By Tom Waddill
Sports Editor
HUNTSVILLE —
Tick tick tick. Tick tick tick tick.
It won’t be long until the alarm goes off early Monday morning, signaling the start of high school football practice in Huntsville.
Freshmen hit the field at 8 a.m. Monday and Hornets head coach Shane Martin can’t wait. Huntsville’s defensive coordinator the past two years, Martin has been waiting seven long months for the first day of serious summer workouts.
Martin and his entire varsity coaching staff will be on the field with the freshmen for three hours or so Monday morning, then they’ll return late in the afternoon for a lengthy workout with the junior varsity and varsity teams.
“We’ve got some long days ahead, but it’s a lot of fun,” Martin said Friday. “Working with the freshmen gives us coaches a chance to know those kids. We want to get them on as fast a track as we can.
“As a staff, we’re ready to go,” Martin added. “Basically, this is our third year working with the same schemes both offensively and defensively. Our kids know it, the coaches know it. We all believe there are some exciting times ahead for Hornet football this year.”
Martin has sure liked what he’s seen this summer. The Hornets, young and old, have shown up on their own to the Joe Clements Field House to lift weights, run and play around a bit. A smattering of players have participated in past voluntary summer workouts. This year, Martin has been overwhelmed by the numbers he’s witnessed.
“We’ve had great participation this summer,” Martin said. “Kids are down there on the field throwing the ball — 20 to 30 kids, not five or six — with some waiting to get in the game. It’s been really exciting to see the group effort from all of our kids, the kids who are freshmen to the ones who are seniors.”
A week ago or so, one of the assistant principals at Huntsville High came bursting into Martin’s office asking about all of the boys who were wearing out the practice field.
“He said there are kids all over the field and I told him, yeah, those are our kids,” Martin said with a smile. “They have really put forth an effort to get better and get prepared to start this season.”
Outright champions of District 18-4A in 2008 and co-champs along with Brenham last fall, Huntsville’s football program appears to be moving in the right direction.

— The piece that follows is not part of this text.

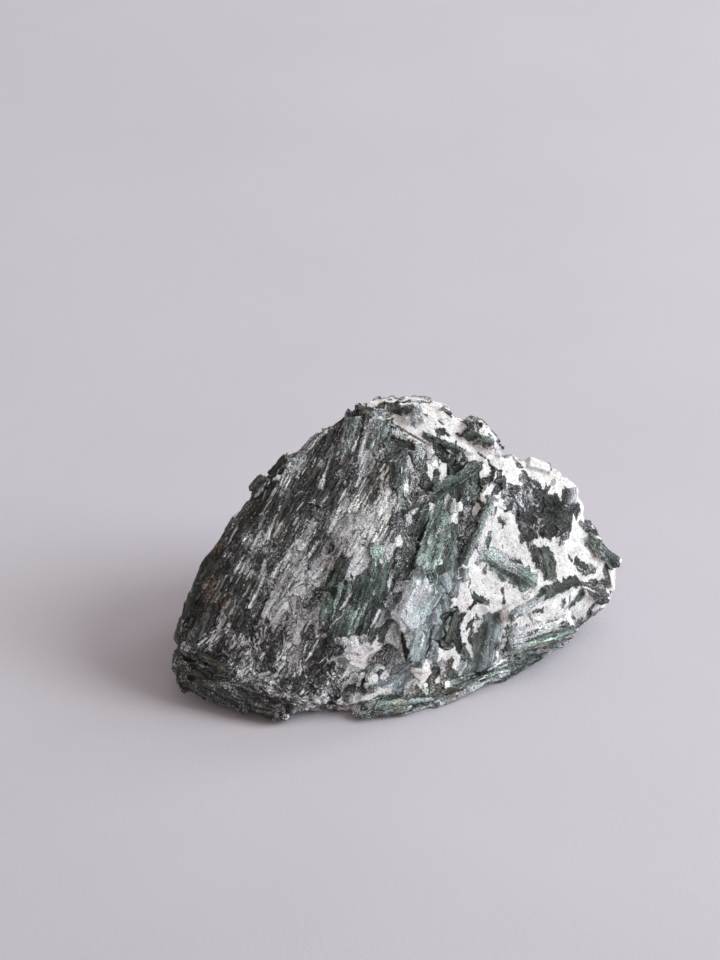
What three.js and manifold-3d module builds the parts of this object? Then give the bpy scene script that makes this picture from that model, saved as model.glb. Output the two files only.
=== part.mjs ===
// A hand specimen of actinolite: green and blue-grey blades grown through white talc.
// The stone is one solid. Its mass is a few overlapping lumps with flat broken faces. Laths
// and crystals stand out of those faces along the grain, and cracks and pits are cut in.
// Millimetres, +Z up, the stone at rest on z = 0 with its middle near the origin.

import * as THREE from "three";
import { ConvexGeometry } from "three/addons/geometries/ConvexGeometry.js";
import { mergeVertices } from "three/addons/utils/BufferGeometryUtils.js";
import Module from "manifold-3d";

// Driving dimensions.
const LENGTH = 116; // along X
const DEPTH = 79; // along Y
const HEIGHT = 68; // along Z

// The broken faces that the lumps give are the furthest that the laths reach. The stone
// between the laths lies this much inside them, along X, Y and Z.
const SET_BACK = [0.985, 0.955, 0.985];

// The habits of crystal, each measure as a least and a greatest share of LENGTH. Proud is how
// far a crystal stands out of what it grew on, and scatter how far it turns off the grain.
const LATH = { length: [0.14, 0.32], width: [0.035, 0.07], proud: [0.002, 0.015], scatter: 6 };
const PLATE = { length: [0.08, 0.15], width: [0.05, 0.1], proud: [0.003, 0.02], scatter: 24 };
const CHIP = { length: [0.04, 0.08], width: [0.03, 0.055], proud: [0.004, 0.02], scatter: 60 };
const NEEDLE = { length: [0.1, 0.24], width: [0.016, 0.032], proud: [0.003, 0.015], scatter: 4 };
const FINEST = 0.02; // mm, the least edge kept where crystals cross
const ROOT = 0.02 * LENGTH; // how deep a crystal's foot lies in the stone
const TILT = 3.5; // degrees that a crystal dips along its length, at most
const ROLL = 12; // degrees that it leans to a side, at most

const wasm = await Module();
wasm.setup();

// A place in the stone, as shares of its half length, its half depth and its height.
function at(across, back, up) {
  return new THREE.Vector3((across * LENGTH) / 2, (back * DEPTH) / 2, up * HEIGHT);
}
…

The Hornets, who last fall ended an 18-year drought without a playoff victory, lost most of their defensive starters to graduation, plus they have to replace their starting quarterback and two running backs.
At the end of the spring semester, Martin said he had a bunch of talented players who can probably step in and contribute early in the upcoming season. He’s anxious to take another look at what he’s got.
To get ready for the first week of summer workouts, Martin and his coaches hosted a three-day camp last week for incoming seventh-, eighth- and ninth-graders.
The guy who got his start in coaching at Mance Park Middle School, Martin said the young Hornets who showed up got everyone at the high school pumped for the upcoming four or five months of football.
“We really had a great week,” Martin said of the summer camp that he compared favorably to ones he’s worked at SMU and Texas A&M. “Coaches showed up at 6:30 every morning. When we come in and start talking football it gets everybody excited.
“We had 75 kids at that camp, incoming freshmen and seventh- and eighth-graders. It was exciting to see that. Our camps just keep growing and I hope that continues.”